\dm_csml_event_details UCL ELLIS

NIPS preview talks


Speaker

Alfredo Kalaitzis, Bernadino Romero Paredes, Dino Sejdinovic

Affiliation

UCL

Date

Friday, 29 November 2013

Time

13:00-14:00

Location

Zoom

Link

Malet Place Engineering 1.03

Event series

Jump Trading/ELLIS CSML Seminar Series

Abstract

An opportunity for those with papers accepted at NIPS to practice their talks and for all those not going to get a preview! Talks will be in NIPS format 17mins + 3mins questions.

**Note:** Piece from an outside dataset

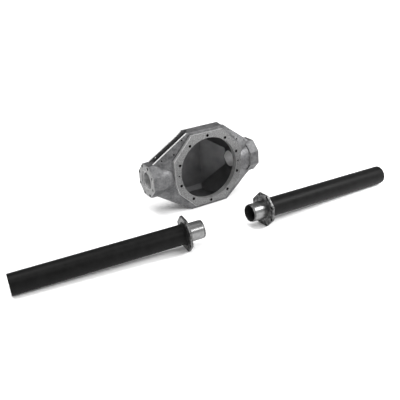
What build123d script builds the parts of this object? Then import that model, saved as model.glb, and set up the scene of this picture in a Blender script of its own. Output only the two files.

Talk 1: Alfredo Kalaitzis (with Ricardo Silva), Flexible sampling of discrete data correlations without the marginal distributions
arXiv link: http://arxiv.org/abs/1306.2685

Learning the joint dependence of discrete variables is a fundamental problem in machine learning, with many applications including prediction, clustering and dimensionality reduction. More recently, the framework of copula modeling has gained popularity due to its modular parametrization of joint distributions. Among other properties, copulas provide a recipe for combining flexible models for univariate marginal distributions with parametric families suitable for potentially high dimensional dependence structures. More radically, the extended rank likelihood approach of Hoff (2007) bypasses learning marginal models completely when such information is ancillary to the learning task at hand as in, e.g., standard dimensionality reduction problems or copula parameter estimation. The main idea is to represent data by their observable rank statistics, ignoring any other information from the marginals. Inference is typically done in a Bayesian framework with Gaussian copulas, and it is complicated by the fact this implies sampling within a space where the number of constraints increases quadratically with the number of data points. The result is slow mixing when using off-the-shelf Gibbs sampling. We present an efficient algorithm based on recent advances on constrained Hamiltonian Markov chain Monte Carlo that is simple to implement and does not require paying for a quadratic cost in sample size.

Slides for the talk: PDF

Talk 2: Bernadino Romero Paredes (with Massi Pontil), A New Convex Relaxation for Tensor Completion

Tensors can be succesfully employed to model the relationships between more than two entities, such as users, products, aspects, and time. Because of this, tensor completion has received a lot of interest recently in several fields such as computer vision, recommendation systems and natural language processing as the natural extension of matrix completion. A prominent methodology for matrix completion is low rank matrix learning by way of trace norm regularization. A generalization framework of this to tensor completion has been studied by several recent works. In this talk, I will highlight some limitations of this approach and propose an alternative convex relaxation on the Euclidean ball. I will then describe a technique to solve the associated regularization problem, which builds upon the alternating direction method of multipliers. Experiments on one synthetic dataset and two real datasets indicate that the proposed method improves significantly over tensor trace norm regularization in terms of estimation error, while remaining computationally tractable.

Slides for the talk: PDF
Talk 3: Dino Sejdinovic (with Arthur Gretton, Wicher Bergsma): A Kernel Test for Three-Variable Interactions

We introduce kernel nonparametric tests for Lancaster three-variable interaction and for total independence, using embeddings of signed measures into a reproducing kernel Hilbert space. The resulting test statistics are straightforward to compute, and are used in powerful interaction tests, which are consistent against all alternatives for a large family of reproducing kernels. We show the Lancaster test to be sensitive to cases where two independent causes individually have weak influence on a third dependent variable, but their combined effect has a strong influence. This makes the Lancaster test especially suited to finding structure in directed graphical models, where it outperforms competing nonparametric tests in detecting such V-structures.